Efficient synthesis of physically valid human motion for computer animation.

摘要

Animation is a powerful storytelling medium, within which artists can develop themes relating to the viewer's own experiences and physical existence. The plausibility of an animation depends on both objective criteria, such as obeying the laws of physics, and subjective criteria, such as exhibiting a consistent style of motion. One appealing vision for animation systems is that they somehow take care of the objective criteria, while allowing artists as much freedom and expressive power as possible.; One approach toward this vision has been to compute a motion which optimizes energy expenditure while meeting both physical laws and animator constraints.
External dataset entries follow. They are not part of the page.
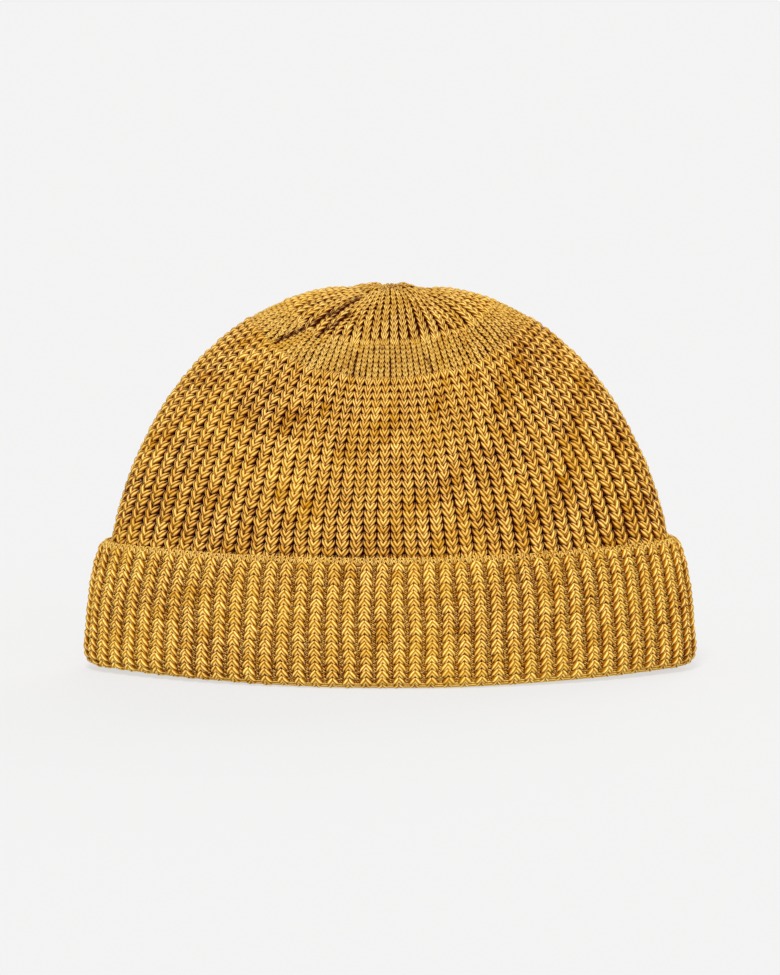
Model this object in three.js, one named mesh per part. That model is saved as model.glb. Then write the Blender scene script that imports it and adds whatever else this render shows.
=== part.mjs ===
import * as THREE from 'three';

// A chunky knitted watch cap with a turned-up cuff, standing on its rim with its hollow open below.
// Millimetres, +Z up, front towards -Y. The origin lies on the floor, under the middle of the cap.

// Knit
const RIBS = 84; // ribs round the cap, the same ones on crown and cuff
const CROWN_CROWDING = 0.12; // ribs stand closer at front and back by this share, wider at the ends
const CUFF_CROWDING = 0.05;
const RIB_RELIEF = 1.8; // from the bottom of a furrow to the back of a rib
const CROWN_WALL = 4.2; // one layer of knitting
const CUFF_WALL = 4.6; // the same layer, turned up and a little looser
const LAYER_GAP = 0.4; // clear space between the two layers

// Dome of the crown, whose outline is drawn round a point inside the cap
const DOME_CENTRE = 41; // height of that point
const DOME_HALF_DEPTH = 52;
const DOME_DEPTH_ROUNDING = 0.85; // below 1 the tip is rounder seen from the side than from the front
const DOME_OUTLINE = [
  { angle: 0, reach: 103.0 }, // angle down from the tip, and reach, both seen from the front
  { angle: 6, reach: 104.4 },
  { angle: 15, reach: 104.9 },
  { angle: 28, reach: 105.0 },
  { angle: 38, reach: 103.7 },
  { angle: 48, reach: 102.8 },
  { angle: 63, reach: 101.5 },
  { angle: 76, reach: 102.2 },
  { angle: 90, reach: 104.2 },
];
const DOME_RIBBED_ANGLES = [85, 76, 67, 58, 50, 42, 35, 29]; // rings with full ribs
const DOME_TIP_ANGLES = [24, 20, 16, 12, 8.5, 5.5, 2.8]; // rings above them, where ribs run together
const CROWN_PINCH = 0.7; // how far the plan's ends are drawn to a point: 1 is nearly an ellipse
const TIP_PINCH = 1;

// Drawn-in tip
const TIP_PUCKERS = 14;
const TIP_PUCKER_DEPTH = 1.1;
const TIP_PUCKER_ANGLE = 15; // the puckers fade out about this far from the tip

// Creases near the tip, each a groove from one point of the front view to another
const CREASES = [
  { face: -1, fromX: -10, fromZ: 143, toX: -42, toZ: 128, depth: 3.4, width: 4.2 },
  { face: -1, fromX: -14, fromZ: 137, toX: -27, toZ: 129, depth: 1.8, width: 3.2 },
  { face: -1, fromX: 14, fromZ: 142, toX: 32, toZ: 130, depth: 1.9, width: 3.6 },
  { face: 1, fromX: 12, fromZ: 142, toX: 43, toZ: 126, depth: 3.0, width: 4.4 },
  { face: 1, fromX: -15, fromZ: 141, toX: -36, toZ: 127, depth: 2.1, width: 3.8 },
];
const CREASE_FACE_BLEND = 6; // a crease fades over this depth where front and back meet

// Cuff, whose widths are those of its outer side, by height above the rim
const CUFF_HEIGHT = 48.8;
const CUFF_OUTLINE = [
  { height: 0, halfWidth: 115.2, halfDepth: 60.0 },
  { height: 7, halfWidth: 115.2, halfDepth: 60.0 },
  { height: 13, halfWidth: 114.6, halfDepth: 59.7 },
  { height: 22, halfWidth: 113.9, halfDepth: 59.4 },
  { height: 31, halfWidth: 112.9, halfDepth: 58.9 },
  { height: 40, halfWidth: 111.1, halfDepth: 58.0 },
  { height: 46, halfWidth: 109.2, halfDepth: 57.0 },
  { height: 52, halfWidth: 108.2, halfDepth: 56.4 },
];
const CUFF_PINCH = 0.65;
const CUFF_RIBBED_HEIGHTS = [46.6, 40, 31, 22, 13, 6.5];
const EDGE_ROUNDING = 1.4; // at the cuff's free edge
const HOOK_HEIGHT = 6.4; // how far the fold turns back up inside the cap
const LAYERS = CUFF_WALL + LAYER_GAP + CROWN_WALL; // both layers together
const FOLD = [
  { inset: 0.7, height: 3.6 }, // the folded rim, from the outer side to the inner one
  { inset: 2.0, height: 1.1 },
  { inset: 3.4, height: 0 },
  { inset: 6.4, height: 0 },
  { inset: 8.0, height: 1.3 },
  { inset: LAYERS, height: 3.8 },
];

// The rim stands on its front and back, and rises a little towards its ends
const RIM_FLAT = 0.2; // share of the half width that lies flat
const RIM_RISE = 1.8;
const RIM_RISE_AT_EDGE = 0.8;
const EDGE_SLANT = 0.6; // the cuff's free edge is this much higher on the right, lower on the left

const RIBBED_COLUMNS = 2 * RIBS; // a back and a furrow for each rib
const PLAIN_COLUMNS = RIBS;
const LINING_COLUMNS = RIBS / 2;

const YARN = { color: 0xc99a3c, roughness: 0.95, metalness: 0 };

const radians = (degrees) => (degrees * Math.PI) / 180;
const mix = (a, b, share) => a + (b - a) * share;
const clamp01 = (value) => Math.min(1, Math.max(0, value));

// Straight-line value of one column of a table, looked up by another
function lookUp(table, key, column, value) {
  let row = 0;
  while (row < table.length - 2 && value > table[row + 1][key]) row += 1;
  const [low, high] = [table[row], table[row + 1]];
  return mix(low[column], high[column], clamp01((value - low[key]) / (high[key] - low[key])));
}

// A plan oval of four arcs. The place runs from 0 to 1 counterclockwise from +X in equal lengths.
function ovalPoint({ halfWidth, halfDepth, pinch }, place, inset = 0) {
  const end = (pinch * halfDepth ** 2) / halfWidth;
  const side = ((halfWidth - end) ** 2 + halfDepth ** 2 - end ** 2) / (2 * (halfDepth - end));
  const turn = Math.atan2(side - halfDepth, halfWidth - end);
  const quarter = end * turn + side * (Math.PI / 2 - turn);

  const quarterPlace = (((place % 1) + 1) % 1) * 4;
  const index = Math.floor(quarterPlace);
  const part = quarterPlace - index;
  const length = (index % 2 === 0 ? part : 1 - part) * quarter;
  const onEnd = length < end * turn;
  const angle = onEnd ? length / end : turn + (length - end * turn) / side;
  const [nx, ny] = [Math.cos(angle), Math.sin(angle)];
  const x = onEnd ? halfWidth - end + end * nx : side * nx;
  const y = onEnd ? end * ny : side * ny - (side - halfDepth);

  const signX = index === 0 || index === 3 ? 1 : -1;
  const signY = index < 2 ? 1 : -1;
  return {
    x: signX * (x - inset * nx),
    y: signY * (y - inset * ny),
    nx: signX * nx,
    ny: signY * ny,
  };
}

// Where a column stands round the cap
function columnPlace(column, columns, crowding) {
  const even = column / columns;
  return even + (crowding / (4 * Math.PI)) * Math.sin(4 * Math.PI * even);
}

// Height of a rib at a column: its back stands out and its furrow lies back
function ribHeight(column, columns, strength) {
  if (columns !== RIBBED_COLUMNS) return 0;
  return (column % 2 === 0 ? 0.5 : -0.5) * RIB_RELIEF * strength;
}

// How deep the creases and puckers near the tip lie at a point
function tipDepth(x, y, z, angle, place) {
  let depth = 0;
  for (const crease of CREASES) {
    const [dx, dz] = [crease.toX - crease.fromX, crease.toZ - crease.fromZ];
    const along = clamp01(((x - crease.fromX) * dx + (z - crease.fromZ) * dz) / (dx ** 2 + dz ** 2));
    const away = Math.hypot(x - crease.fromX - along * dx, z - crease.fromZ - along * dz);
    const facing = 0.5 * (1 + Math.tanh((crease.face * y) / CREASE_FACE_BLEND));
    depth += crease.depth * facing * Math.exp(-((away / crease.width) ** 2));
  }
  const fade = Math.exp(-((angle / TIP_PUCKER_ANGLE) ** 2)) * clamp01(angle / 4);
  return depth + TIP_PUCKER_DEPTH * fade * (0.5 + 0.5 * Math.cos(2 * Math.PI * TIP_PUCKERS * place));
}

// One ring of the dome, a wall's depth below its outside
function domeRing(angle, columns, wall) {
  const reach = lookUp(DOME_OUTLINE, 'angle', 'reach', angle);
  const [down, out] = [Math.cos(radians(angle)), Math.sin(radians(angle))];
  const oval = {
    halfWidth: reach * out,
    halfDepth: DOME_HALF_DEPTH * out ** DOME_DEPTH_ROUNDING,
    pinch: mix(TIP_PINCH, CROWN_PINCH, clamp01(angle / 60)),
  };
  const height = DOME_CENTRE + reach * down;
  const strength = clamp01((84 - angle) / 6); // the ribs start above the cuff
  return Array.from({ length: columns }, (_, column) => {
    const place = columnPlace(column, columns, CROWN_CROWDING);
    const point = ovalPoint(oval, place);
    const depth = wall + tipDepth(point.x, point.y, height, angle, place);
    const offset = ribHeight(column, columns, strength) - depth;
    return [
      point.x + point.nx * out * offset,
      point.y + point.ny * out * offset,
      height + down * offset,
    ];
  });
}

// How far the rim and the cuff's edge rise at a point
function rise(x, height) {
  const ends = clamp01((Math.abs(x) / CUFF_OUTLINE[0].halfWidth - RIM_FLAT) / (1 - RIM_FLAT));
  const up = height / CUFF_HEIGHT;
  const slant = EDGE_SLANT * up ** 2 * (x / CUFF_OUTLINE[0].halfWidth);
  return mix(RIM_RISE, RIM_RISE_AT_EDGE, up) * ends ** 1.1 + slant;
}

// One ring of the two layers at the cuff, measured in from the cuff's outer side
function bandRing(height, inset, columns) {
  const oval = {
    halfWidth: lookUp(CUFF_OUTLINE, 'height', 'halfWidth', height),
    halfDepth: lookUp(CUFF_OUTLINE, 'height', 'halfDepth', height),
    pinch: CUFF_PINCH,
  };
  return Array.from({ length: columns }, (_, column) => {
    const backs = columns === RIBBED_COLUMNS ? RIB_RELIEF / 2 : 0; // the widths are those over the ribs' backs
    const offset = inset + backs - ribHeight(column, columns, 1);
    const point = ovalPoint(oval, columnPlace(column, columns, CUFF_CROWDING), offset);
    return [point.x, point.y, height + rise(point.x, height)];
  });
}

// Triangles between two rings, which may have different numbers of points
function zipRings(upper, lower) {
  const triangles = [];
  let [i, j] = [0, 0];
  while (i < upper.length || j < lower.length) {
    const a = upper[i % upper.length];
    const b = lower[j % lower.length];
    if (j === lower.length || (i < upper.length && (i + 1) / upper.length < (j + 1) / lower.length)) {
      triangles.push([a, b, upper[(i + 1) % upper.length]]);
      i += 1;
    } else {
      triangles.push([a, b, lower[(j + 1) % lower.length]]);
      j += 1;
    }
  }
  return triangles;
}

// A closed skin over rings: a ring of one point closes an end, otherwise the last ring meets the first
function knittedShell(name, rings) {
  const closedEnds = rings[0].length === 1;
  const positions = [];
  const indices = [];
  const first = [];
  for (const ring of rings) {
    first.push(positions.length / 3);
    for (const point of ring) positions.push(...point);
  }
  const numbered = rings.map((ring, r) => ring.map((_, i) => first[r] + i));
  const strips = closedEnds ? rings.length - 1 : rings.length;
  for (let r = 0; r < strips; r += 1) {
    for (const [a, b, c] of zipRings(numbered[r], numbered[(r + 1) % rings.length])) {
      if (a !== b && b !== c && c !== a) indices.push(a, b, c);
    }
  }
  const geometry = new THREE.BufferGeometry();
  geometry.setAttribute('position', new THREE.Float32BufferAttribute(positions, 3));
  geometry.setIndex(indices);
  geometry.computeVertexNormals();
  const mesh = new THREE.Mesh(geometry, new THREE.MeshStandardMaterial(YARN));
  mesh.name = name;
  return mesh;
}

// Crown: the dome outside, its lower part inside the cuff, and the same wall back up to the tip
const hiddenHeights = [46.5, 40, 31, 22, 13, HOOK_HEIGHT + LAYER_GAP];
const tip = (wall) => [[0, 0, DOME_CENTRE + DOME_OUTLINE[0].reach - wall]];
const inside = [...DOME_TIP_ANGLES].reverse().filter((_, i) => i % 2 === 1);

const crown = knittedShell('crown', [
  tip(0),
  ...[...DOME_TIP_ANGLES].reverse().map((angle) => domeRing(angle, PLAIN_COLUMNS, 0)),
  ...[...DOME_RIBBED_ANGLES].reverse().map((angle) => domeRing(angle, RIBBED_COLUMNS, 0)),
  ...hiddenHeights.map((height) => bandRing(height, CUFF_WALL + LAYER_GAP, PLAIN_COLUMNS)),
  ...hiddenHeights
    .filter((_, i) => i % 2 === 1)
    .reverse()
    .map((height) => bandRing(height, LAYERS, LINING_COLUMNS)),
  ...DOME_RIBBED_ANGLES.filter((_, i) => i % 2 === 1).map((angle) => domeRing(angle, LINING_COLUMNS, CROWN_WALL)),
  ...[...inside].reverse().map((angle) => domeRing(angle, LINING_COLUMNS, CROWN_WALL)),
  tip(CROWN_WALL),
]);

// Cuff: down its outer side, round the folded rim, up to meet the crown's lower end, and up again
const cuff = knittedShell('cuff', [
  bandRing(CUFF_HEIGHT, EDGE_ROUNDING, PLAIN_COLUMNS),
  ...CUFF_RIBBED_HEIGHTS.map((height) => bandRing(height, 0, RIBBED_COLUMNS)),
  ...FOLD.map(({ inset, height }) => bandRing(height, inset, PLAIN_COLUMNS)),
  bandRing(HOOK_HEIGHT, LAYERS, PLAIN_COLUMNS),
  bandRing(HOOK_HEIGHT, CUFF_WALL, PLAIN_COLUMNS),
  ...[13, 22, 31, 40].map((height) => bandRing(height, CUFF_WALL, PLAIN_COLUMNS)),
  bandRing(CUFF_HEIGHT - EDGE_ROUNDING, CUFF_WALL, PLAIN_COLUMNS),
  bandRing(CUFF_HEIGHT, CUFF_WALL - EDGE_ROUNDING, PLAIN_COLUMNS),
]);

const cap = new THREE.Group();
cap.name = 'watch_cap';
cap.add(crown, cuff);

export default cap;
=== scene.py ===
"""A knitted watch cap: every stitch of crown and cuff is a bent length of yarn laid on the cap's surface."""

import math

import bpy
import numpy as np
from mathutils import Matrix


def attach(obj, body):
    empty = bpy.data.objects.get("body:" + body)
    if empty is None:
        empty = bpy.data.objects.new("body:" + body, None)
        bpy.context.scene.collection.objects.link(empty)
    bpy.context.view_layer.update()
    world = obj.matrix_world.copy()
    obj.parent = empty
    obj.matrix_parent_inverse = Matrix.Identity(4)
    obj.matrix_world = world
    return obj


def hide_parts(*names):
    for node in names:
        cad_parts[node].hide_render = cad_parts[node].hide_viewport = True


bl_info = {
    "name": "Knitted watch cap",
    "version": (1, 0, 0),
    "blender": (4, 5, 0),
    "location": "View3D > Sidebar > Watch cap",
    "description": "Knits the crown and cuff of a watch cap and sets up a plain studio",
    "category": "Object",
}

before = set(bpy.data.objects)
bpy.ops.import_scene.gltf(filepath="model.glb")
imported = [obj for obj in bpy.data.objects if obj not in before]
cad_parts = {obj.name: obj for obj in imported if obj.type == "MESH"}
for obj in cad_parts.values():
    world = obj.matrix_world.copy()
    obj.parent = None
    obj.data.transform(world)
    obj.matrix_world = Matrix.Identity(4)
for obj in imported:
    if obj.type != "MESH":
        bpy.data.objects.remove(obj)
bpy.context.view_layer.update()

MM = 0.001  # the tables and the knitting are in millimetres, Blender is in metres
FLOOR_GAP = 0.00002  # metres, the least height of a stitch above the floor
BODY = "root"
TURNS = np.arange(672)[None, :] / 672  # the places round the cap, as shares of a turn, at which a sheet is drawn

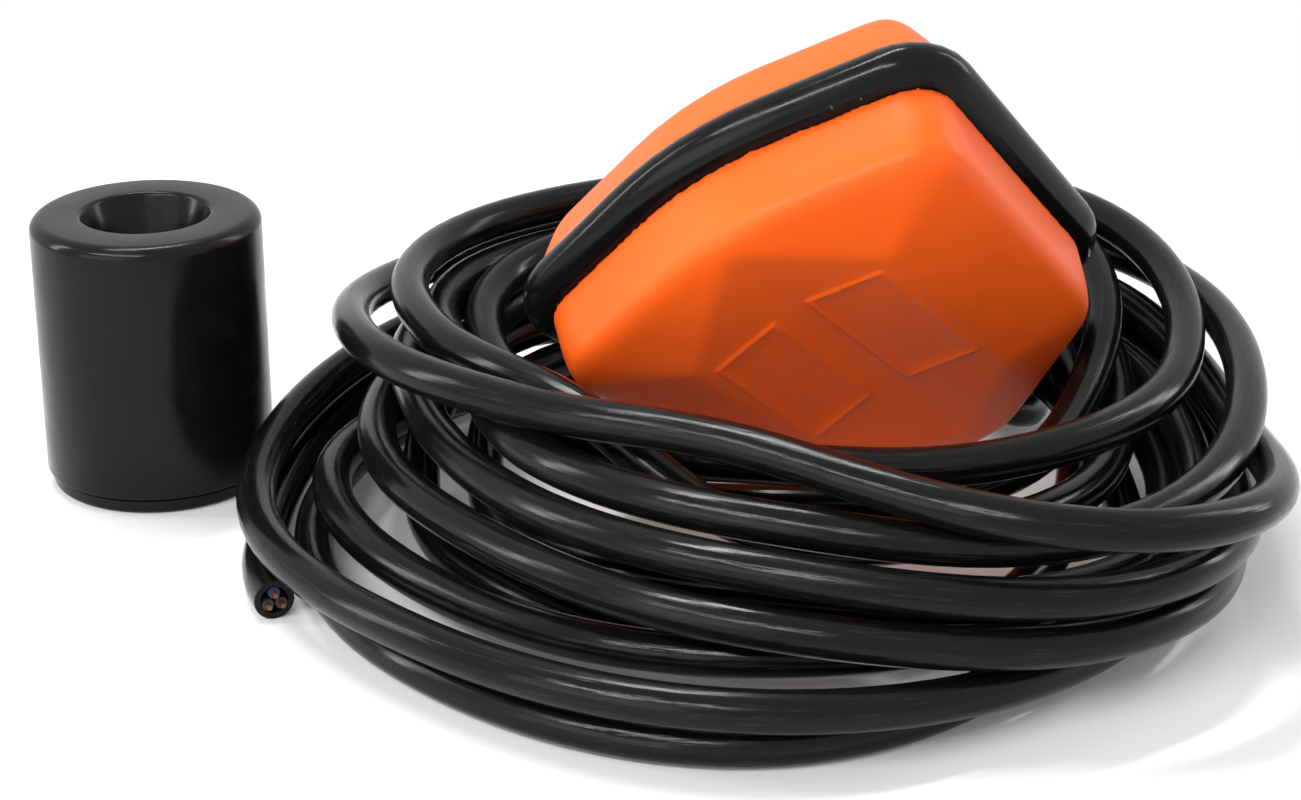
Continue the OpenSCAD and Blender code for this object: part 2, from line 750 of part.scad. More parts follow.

Optimal energy expenditure has some nice properties, such as providing the appearance of squash-and-stretch in the jumping motion of a simple character, but extending these results to humanlike characters has proven difficult—the optimization process is often viewed as being slow, scaling poorly with character complexity, and being difficult to control.; Much may be gained by focusing on physical validity rather than the optimality of physically based quantities. This thesis shows that an approach focusing on physical validity rather than physical optimality can improve the theoretical complexity of each iteration of a numerical optimization routine from O(N2) to O( N), where N is the number of degrees of freedom of the character. Because there is a larger space of physically valid solutions than physically optimal solutions, this approach in principle also leaves more room for animator control.; The animation system is particularly useful for synthesizing highly dynamic motions. Results are shown of humanlike characters having from 7 to 22 degrees of freedom performing a variety of motions, including swinging, leaping, and back-flipping off a high-bar.